Niall Ferguson is a scholar and this is a serious work of scholarship. I recommend it, but you can probably use fast forward or set your device to 3X during chapter 5 where he explains the theoretical constructs of his attack upon historical process.
Ferguson argues that historians for a range of reasons, examine hierarchies to explain the past. Wrong! At least that's the author's persuasive argument and he instead looks at relationship management to instead understand why historical events occurred. No, he doesn't argue that hierarchical research is invalid, but that it merely explains only part of the engine that's led us to this moment in time.
It's a fascinating premise, and except for chapter 5, he's quite clear and interesting as he applies his theory to so many epochs and tipping points. It's a thesis that resonates with me now and I'll look for it as I listen to other books.
It does take 17 hours though for Elliot Hill to read us this book. And though he reads it very well, I think that some sharpened-pencil editing could have either removed or abridged some of Ferguson's examples to achieve the same end.
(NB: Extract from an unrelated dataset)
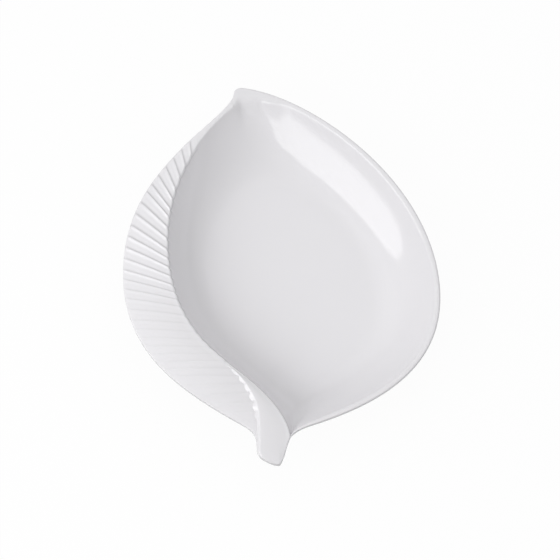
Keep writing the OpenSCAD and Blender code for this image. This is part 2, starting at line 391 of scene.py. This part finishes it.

For me though, this is an important book and finishing it has rewarded me. Be prepared though to study Ferguson as you listen to Hill.
10 of 10 people found this review helpful
By Anonymous User on 01-20-18
Ferguson's unique perspective of world history
As Ferguson states, this is an honest (and, IMO, successful) attempt to reclaim the framing of world history as the result of big men and bigger institutions from that told by conspiracy theorists to those with rational perspective. An expertly narrated and well told enjoyable read.